### EXERCISE INSTRUCTIONS
In the listing below, locate the line that contains "cutter_body();" and the line that contains "world = obj.matrix_world.copy()". Restate word for word those two lines and every line between them, and nothing else.

══════

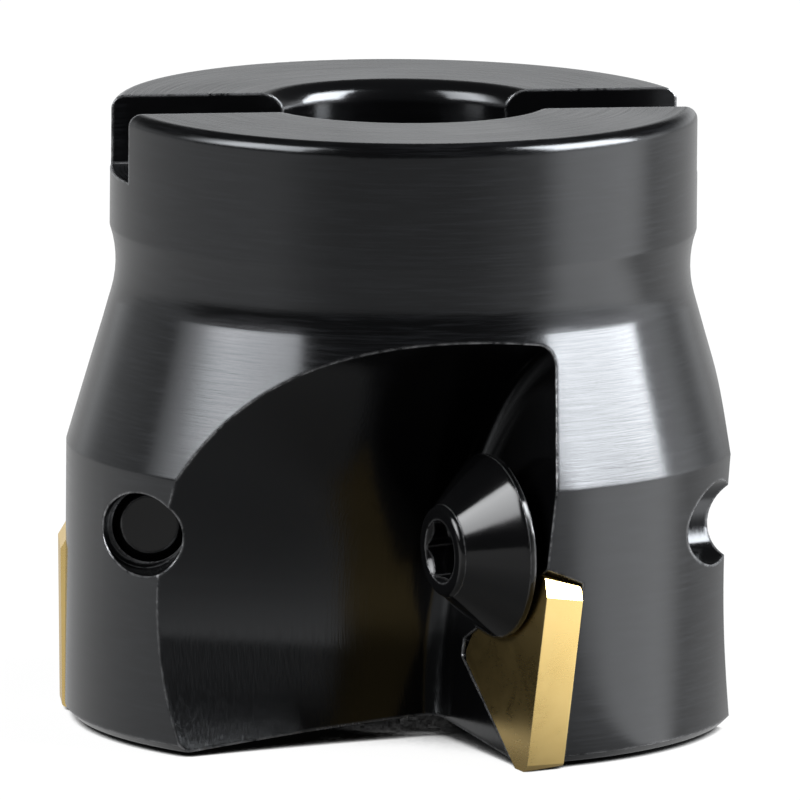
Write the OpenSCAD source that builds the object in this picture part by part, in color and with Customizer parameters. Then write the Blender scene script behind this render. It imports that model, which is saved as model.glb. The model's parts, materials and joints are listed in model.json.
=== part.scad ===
// Indexable face mill (shell mill) for a 3/4 inch arbor, 2 inch cutting diameter.
// Three screw-clamped triangular carbide inserts, 90 degree lead, right-hand cut.
// Origin: on the spindle axis, level with the floor of the drive slot.
// +Z runs up the arbor bore, and the drive slot runs along X.
// Angles round the body are counter-clockwise from +X, seen from above.

/* [Cutter body] */
// Diameter of the lower body, in mm.
body_d = 49.4; // [49:0.1:50]
// Diameter of the hub at the arbor end, in mm.
hub_d = 43.2; // [42:0.1:45]
// Height of the steel body, in mm.
body_h = 45.4; // [44:0.1:48]
// Height of the lower cylindrical part above the bottom rim, in mm.
skirt_h = 20.1; // [19.5:0.1:21]
// How far the insert tips stand below the body's bottom rim, in mm.
tip_drop = 0.4; // [0.3:0.1:0.8]

/* [Arbor seat] */
// Pilot bore diameter, in mm.
bore_d = 19.05; // [19:0.01:19.1]
// Depth of the pilot bore below the seat face, in mm.
bore_depth = 22.2; // [20:0.1:24]
// Width of the drive slot, in mm.
slot_w = 9.4; // [9.2:0.05:9.6]
// Depth of the drive slot, in mm.
slot_depth = 5.1; // [4.8:0.1:5.4]
// Diameter of the hole for the arbor screw, in mm.
arbor_hole_d = 10.3; // [10:0.1:11]
// Diameter of the counterbore for the arbor screw's head, in mm.
arbor_head_d = 14.6; // [14.4:0.1:15]

/* [Flutes] */
// Direction of the first flute's seat wall round the body, in degrees.
flute_angle = -74.1; // [-77:0.1:-71]
// Axial rake of the flute's seat wall, in degrees.
flute_rake = 6.9; // [6:0.1:7.5]
// Radius of the scooped flute floor, in mm.
flute_r = 25.3; // [25:0.1:25.6]
// Smallest distance from the axis to the flute floor, in mm.
flute_floor = 8.3; // [8.2:0.1:8.8]

/* [Inserts and clamps] */
// Cutting diameter over the inserts, in mm.
cutting_d = 50.8; // [50.6:0.1:51]
// Inscribed circle of the triangular insert, in mm.
insert_ic = 9.525; // [9.5:0.005:9.55]
// Thickness of the insert, in mm.
insert_t = 3.175; // [3.1:0.005:3.2]
// Diameter of the clamp screw's head, in mm.
head_d = 13.5; // [13:0.1:13.6]
// Nominal bore of the tapped hole for the clamp screw, in mm.
tapped_d = 5.5; // [5.4:0.05:5.6]

/* [Hidden] */
fn = 96;
flutes = 3;
big = 60;
body_r = body_d / 2;
hub_r = hub_d / 2;
z_top = slot_depth;
z_rim = z_top - body_h;
z_skirt = z_rim + skirt_h;
// Turned profile: a cone that runs tangent into a shallow cove under the hub.
z_hub = z_top - 9.2;
cove_r = 8.3;
cove_x = hub_r - 0.45 + cove_r;
cove_z = z_hub - sqrt(pow(cove_r, 2) - pow(cove_x - hub_r, 2));
cove_reach = [cove_x - body_r, cove_z - z_skirt];
cone_angle = asin(cove_r / norm(cove_reach)) - atan(cove_reach[0] / cove_reach[1]);
seat_edge_r = 0.95;
mouth_r = 1.5;
rim_break = 0.5;
// The bottom face is dished upwards towards the axis.
dish_rise = 2;
z_bore_floor = z_top - bore_depth;
z_head_seat = z_rim + 12.7;
bore_r = bore_d / 2;
arbor_hole_r = arbor_hole_d / 2;
arbor_head_r = arbor_head_d / 2;
// Flute: the scoop's centre sits outside the body, level with the lower part.
scoop_x = flute_floor + flute_r;
scoop_z = z_rim + 8.1;
scoop_corner_r = 1.4;
wall_offset = -0.24;
// Insert seat, turned a little back from the seat wall and raked.
seat_turn = -1.2;
insert_rake = 6.7;
insert_z = z_rim - tip_drop + 7.02;
insert_offset = 0;
flank_angle = 11;
side_dist = insert_ic / 2;
wiper_dist = 7.07;
corner_dist = 8;
seat_gap = 0.03;
pocket_corner = 8.55;
pocket_lead = 1.2;
// Clamp screw: its head dips a little, and its conical underside bears on the insert.
screw_turn = 2.7;
screw_dip = 1.75;
screw_x = 17.8;
screw_z = z_rim + 15.2;
head_r = head_d / 2;
nose_r = 3.4;
band_t = 0.75;
head_under = 1.38;
under_angle = 8.3;
neck_r = 3.3;
nose_h = 3.8;
rim_r = 0.4;
shank_r = tapped_d / 2 - 0.05;
shank_l = 12;
hex_flats = 3.97;
hex_depth = 3.2;
tapped_r = tapped_d / 2;
// The tapped hole's outer end is opened up a little on the low side.
mouth_grow = 0.3;
mouth_shift = 0.3;
mouth_z = 12.3;

// Places children at one of the stations round the body.
module station(i) {
    rotate([0, 0, i * 360 / flutes])
        children();
}

// Frame of the seat wall: X is radial, -Y points out of the wall.
module wall_frame() {
    rotate([0, 0, flute_angle])
        translate([0, wall_offset, scoop_z])
            rotate([-flute_rake, 0, 0])
                children();
}

// Frame of the insert: the cutting edge runs along Z, the rake face looks to -Y.
module insert_frame() {
    rotate([0, 0, flute_angle + seat_turn])
        translate([cutting_d / 2, insert_offset, insert_z])
            rotate([-insert_rake, 0, 0])
                children();
}

// Frame of the clamp screw: Z runs along its axis, out of the wall.
module screw_frame() {
    rotate([0, 0, flute_angle + screw_turn])
        translate([screw_x, 0, screw_z])
            rotate([90 + screw_dip, 0, 0])
                children();
}

// Half of the turned outline, solid down to the axis.
module body_outline() {
    difference() {
        union() {
            polygon([
                [0, z_rim + dish_rise],
                [body_r - rim_break - 0.1, z_rim],
                [body_r - rim_break, z_rim],
                [body_r, z_rim + rim_break],
                [body_r, z_skirt],
                [cove_x - cove_r * cos(cone_angle), cove_z - cove_r * sin(cone_angle)],
                [hub_r, z_hub],
                [hub_r, z_top - seat_edge_r],
                [hub_r - seat_edge_r, z_top],
                [0, z_top]
            ]);
            translate([hub_r - seat_edge_r, z_top - seat_edge_r])
                circle(r = seat_edge_r, $fn = fn);
        }
        translate([cove_x, cove_z])
            circle(r = cove_r, $fn = 2 * fn);
    }
}

// Pilot bore with its rounded mouth.
module bore_outline() {
    translate([0, z_bore_floor])
        square([bore_r, bore_depth + 1]);
    difference() {
        translate([0, z_top - mouth_r])
            square([bore_r + mouth_r, mouth_r + 1]);
        translate([bore_r + mouth_r, z_top - mouth_r])
            circle(r = mouth_r, $fn = fn);
    }
}

// Hole and counterbore for the screw that pulls the cutter onto its arbor.
module arbor_screw_hole() {
    translate([0, 0, z_rim])
        cylinder(r = arbor_hole_r, h = z_bore_floor - z_rim + 0.1, $fn = fn);
    translate([0, 0, z_rim - 1])
        cylinder(r = arbor_head_r, h = z_head_seat - z_rim + 1, $fn = fn);
    translate([0, 0, z_bore_floor - 0.6])
        cylinder(r1 = arbor_hole_r, r2 = arbor_hole_r + 0.8, h = 0.8, $fn = fn);
}

// Drive slot across the hub.
module drive_slot() {
    translate([-big / 2, -slot_w / 2, 0])
        cube([big, slot_w, slot_depth + 1]);
}

// Round scoop whose flat end is the seat wall, with a filleted corner.
module flute_scoop() {
    wall_frame()
        translate([scoop_x, 0, 0])
            rotate([90, 0, 0])
                rotate_extrude($fn = 2 * fn)
                    union() {
                        translate([0, scoop_corner_r])
                            square([flute_r, big]);
                        square([flute_r - scoop_corner_r, big]);
                        translate([flute_r - scoop_corner_r, scoop_corner_r])
                            circle(r = scoop_corner_r, $fn = fn);
                    }
}

// Everything inside one flank plane of an insert, relieved behind the edge.
module flank(direction, dist) {
    rotate([0, -direction, 0])
        translate([dist, 0, 0])
            rotate([0, 0, flank_angle])
                translate([-big, -big / 2, -big / 2])
                    cube([big, big, big]);
}

// Recess in the seat wall: two side walls, a floor and a blunt inner corner.
module insert_pocket() {
    insert_frame()
        translate([-side_dist, 0, 0])
            intersection() {
                translate([-big / 4, -pocket_lead, -big / 4])
                    cube([big / 2, pocket_lead + insert_t + seat_gap, big / 2]);
                flank(120, side_dist + seat_gap);
                flank(240, side_dist + seat_gap);
                flank(180, pocket_corner);
            }
}

// Tapped hole for a clamp screw, through to the outside of the body.
module clamp_hole() {
    screw_frame() {
        translate([0, 0, -big / 2])
            cylinder(r = tapped_r, h = big / 2 + 3, $fn = fn);
        translate([mouth_shift, -mouth_shift / 3, -mouth_z - mouth_grow]) {
            cylinder(r1 = tapped_r + mouth_grow, r2 = tapped_r, h = mouth_grow, $fn = fn);
            translate([0, 0, -big / 4])
                cylinder(r = tapped_r + mouth_grow, h = big / 4, $fn = fn);
        }
    }
}

module cutter_body() {
    color([0.09, 0.09, 0.1])
        difference() {
            rotate_extrude($fn = 2 * fn)
                body_outline();
            rotate_extrude($fn = 2 * fn)
                bore_outline();
            arbor_screw_hole();
            drive_slot();
            for (i = [0 : flutes - 1])
                station(i) {
                    flute_scoop();
                    insert_pocket();
                    clamp_hole();
                }
        }
}

// Triangular insert with a wiper flat and a small chamfer at each corner.
module insert() {
    color([0.8, 0.62, 0.28])
        insert_frame()
            translate([-side_dist, 0, 0])
                intersection() {
                    translate([-big / 4, 0, -big / 4])
                        cube([big / 2, insert_t, big / 2]);
                    flank(0, side_dist);
                    flank(120, side_dist);
                    flank(240, side_dist);
                    flank(30, wiper_dist);
                    flank(150, wiper_dist);
                    flank(270, wiper_dist);
                    flank(75, corner_dist);
                    flank(195, corner_dist);
                    flank(315, corner_dist);
                }
}

// Rounded front rim, cone, band and relieved underside of the clamp screw.
module screw_outline() {
    z_band = head_under + band_t;
    z_nose = z_band + nose_h;
    z_neck = head_under - (head_r - neck_r) * tan(under_angle);
    polygon([
        [0, -shank_l],
        [shank_r - 0.6, -shank_l],
        [shank_r, 0.6 - shank_l],
        [shank_r, z_neck],
        [neck_r, z_neck],
        [head_r - 0.15, head_under],
        [head_r, head_under + 0.15],
        [head_r, z_band - 0.2],
        [head_r - 0.15, z_band],
        [nose_r, z_nose - rim_r],
        [nose_r - rim_r, z_nose],
        [0, z_nose]
    ]);
    translate([nose_r - rim_r, z_nose - rim_r])
        circle(r = rim_r, $fn = fn);
}

module clamp_screw() {
    z_nose = head_under + band_t + nose_h;
    color([0.14, 0.14, 0.15])
        screw_frame()
            difference() {
                rotate_extrude($fn = fn)
                    screw_outline();
                translate([0, 0, z_nose - hex_depth])
                    cylinder(d = hex_flats / cos(30), h = hex_depth + 1, $fn = 6);
                translate([0, 0, z_nose - 0.35])
                    cylinder(r1 = 2, r2 = 2.75, h = 0.75, $fn = fn);
            }
}

module insert_1() { station(0) insert(); }
module insert_2() { station(1) insert(); }
module insert_3() { station(2) insert(); }
module clamp_screw_1() { station(0) clamp_screw(); }
module clamp_screw_2() { station(1) clamp_screw(); }
module clamp_screw_3() { station(2) clamp_screw(); }

cutter_body();
insert_1();
insert_2();
insert_3();
clamp_screw_1();
clamp_screw_2();
clamp_screw_3();
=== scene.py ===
"""Looks of the indexable face mill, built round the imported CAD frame."""
import json
import math

import bpy
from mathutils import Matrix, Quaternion, Vector

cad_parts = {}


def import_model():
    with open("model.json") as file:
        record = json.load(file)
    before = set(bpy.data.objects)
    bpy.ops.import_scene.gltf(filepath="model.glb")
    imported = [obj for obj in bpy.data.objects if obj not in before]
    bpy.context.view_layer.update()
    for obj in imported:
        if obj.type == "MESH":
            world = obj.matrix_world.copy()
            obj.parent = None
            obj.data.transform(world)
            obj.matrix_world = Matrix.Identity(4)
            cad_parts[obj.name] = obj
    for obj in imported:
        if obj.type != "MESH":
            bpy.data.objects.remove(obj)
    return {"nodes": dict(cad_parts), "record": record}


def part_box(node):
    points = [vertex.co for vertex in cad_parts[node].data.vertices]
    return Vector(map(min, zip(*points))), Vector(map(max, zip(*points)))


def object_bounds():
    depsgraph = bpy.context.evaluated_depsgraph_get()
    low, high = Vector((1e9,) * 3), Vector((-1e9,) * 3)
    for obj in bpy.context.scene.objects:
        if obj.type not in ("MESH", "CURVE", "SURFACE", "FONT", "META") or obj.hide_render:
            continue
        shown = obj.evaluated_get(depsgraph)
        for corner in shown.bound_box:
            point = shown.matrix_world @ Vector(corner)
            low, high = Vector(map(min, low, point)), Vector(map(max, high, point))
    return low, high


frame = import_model()
cad_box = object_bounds()

MM = 0.001
record = frame["record"]
body_lo, body_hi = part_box("cutter_body")
Z_RIM = body_lo[2]
Z_TOP = body_hi[2]
Z_FLOOR = cad_box[0][2]   # the insert tips stand on the floor

# The camera circles a reference point on the spindle axis. Angles are in degrees,
# the distance in metres, sensor and lens in millimetres, the shift in frame widths.
YAW = -8.6
ELEVATION = 9.51
ROLL = 0.488
DISTANCE = 1.505
REFERENCE_HEIGHT = 22 * MM
SENSOR = 36.0
LENS = 919.1
SHIFT = (-0.00195, 0.0184)

# The body's turned cone: heights above the rim, and radii.
CONE_LOW, CONE_HIGH = 20.1 * MM, 31.1 * MM
CONE_WIDE, CONE_NARROW = 24.7 * MM, 21.48 * MM
MILLED_TOP = Z_TOP - 13.4 * MM   # the flutes' milled look ends here
OUTER_RADIUS = 20.3 * MM    # only the turned outside lies beyond this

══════

### ANSWER TO THE PROBLEM
cutter_body();
insert_1();
insert_2();
insert_3();
clamp_screw_1();
clamp_screw_2();
clamp_screw_3();
=== scene.py ===
"""Looks of the indexable face mill, built round the imported CAD frame."""
import json
import math

import bpy
from mathutils import Matrix, Quaternion, Vector

cad_parts = {}


def import_model():
    with open("model.json") as file:
        record = json.load(file)
    before = set(bpy.data.objects)
    bpy.ops.import_scene.gltf(filepath="model.glb")
    imported = [obj for obj in bpy.data.objects if obj not in before]
    bpy.context.view_layer.update()
    for obj in imported:
        if obj.type == "MESH":
            world = obj.matrix_world.copy()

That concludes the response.